The Reverend Paul Winterstein has a particularly appropriate way of describing Calvary Lutheran Church’s relationship with The Kenney. “It’s been a godsend,” he says. When the nearly 75-year-old church found its membership declining in 2006, the pastor and his congregation faced some difficult decisions. They could no longer afford the upkeep on their church building, but parishioners were determined to keep worshipping together.“A church is more than a building. It’s people,” explains Rev. Winterstein, who became Calvary Lutheran’s pastor in 1986.
Sharing Sunday mornings with another church proved problematic because the ideal late morning worship times preferred by Calvary Lutheran’s older members were already spoken for. That’s when Rev. Winterstein turned to The Kenney.
As a visiting pastor here for some two decades, he already was familiar with the people who lived here and the lovely little chapel in the Sunrise wing. Not only could Calvary Lutheran’s congregation have a new place to worship, but so could residents of The Kenney who did not already have their own church home.
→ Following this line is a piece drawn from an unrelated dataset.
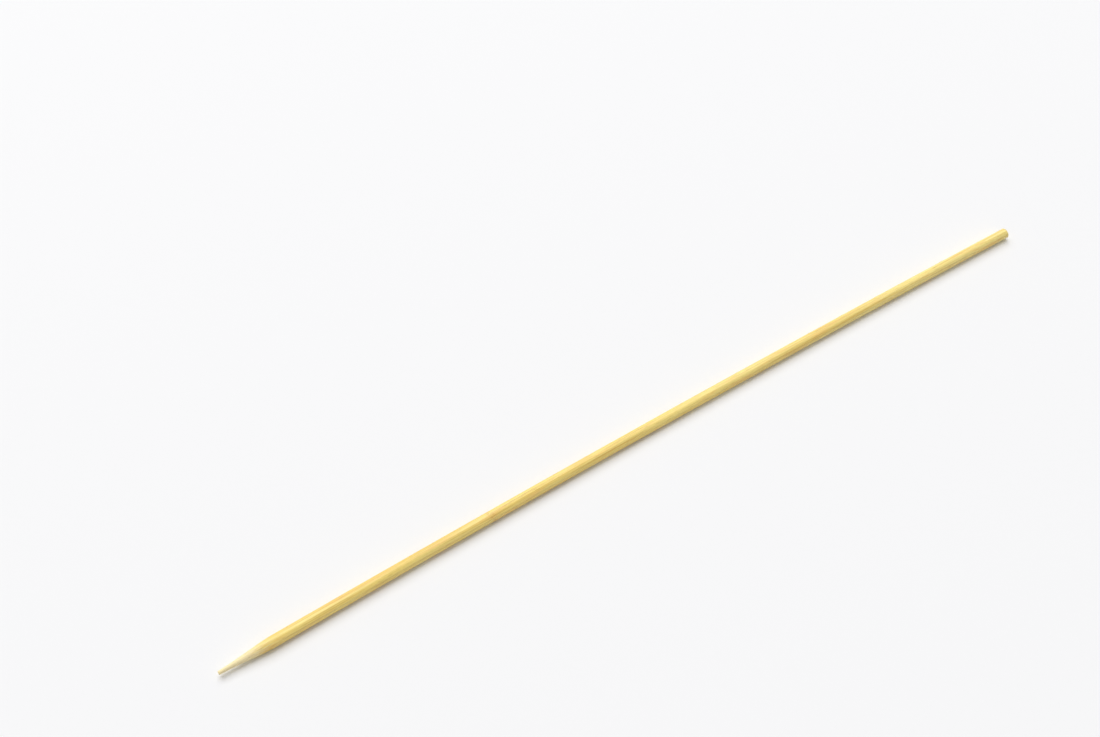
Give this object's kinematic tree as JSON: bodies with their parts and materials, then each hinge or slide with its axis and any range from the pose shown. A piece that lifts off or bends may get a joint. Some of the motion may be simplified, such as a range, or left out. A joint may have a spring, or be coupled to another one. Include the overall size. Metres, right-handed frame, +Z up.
{
  "type": "bamboo skewer",
  "caption": "Slim round bamboo stick, ground to a two-stage point at one end and sawn square at the other, for threading and grilling food.",
  "frame": {"origin": "middle of the skewer's box, on the surface that it lies on", "axes": "+X along the skewer from the ground point to the sawn end, +Z up from the surface that it lies on, +Y to the outside of its slight bow"},
  "size_m": [0.25, 0.0042, 0.0029],
  "materials": {
    "bamboo": "raw milled bamboo, matt with a slight silky sheen along the fibres"
  },
  "bodies": {
    "root": {"skewer": "bamboo"}
  },
  "joints": []
}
Each Sunday at 10:30 a.m., the chapel is filled with 30 or so Calvary Lutheran members joined by a few residents of The Kenney. Rev. Winterstein says the relationship benefits the church, The Kenney and the entire community.
“It says a lot about The Kenney’s willingness to live their not-for-profit mission,” he says.
To show their appreciation, the congregation sponsors an annual reception for Kenney residents, contributes to The Kenney Foundation and even bought a sound system for Sunday services that The Kenney can use any other time of the week.
The relationship between The Kenney and Calvary Lutheran Church? It is, as they say, a marriage made in heaven.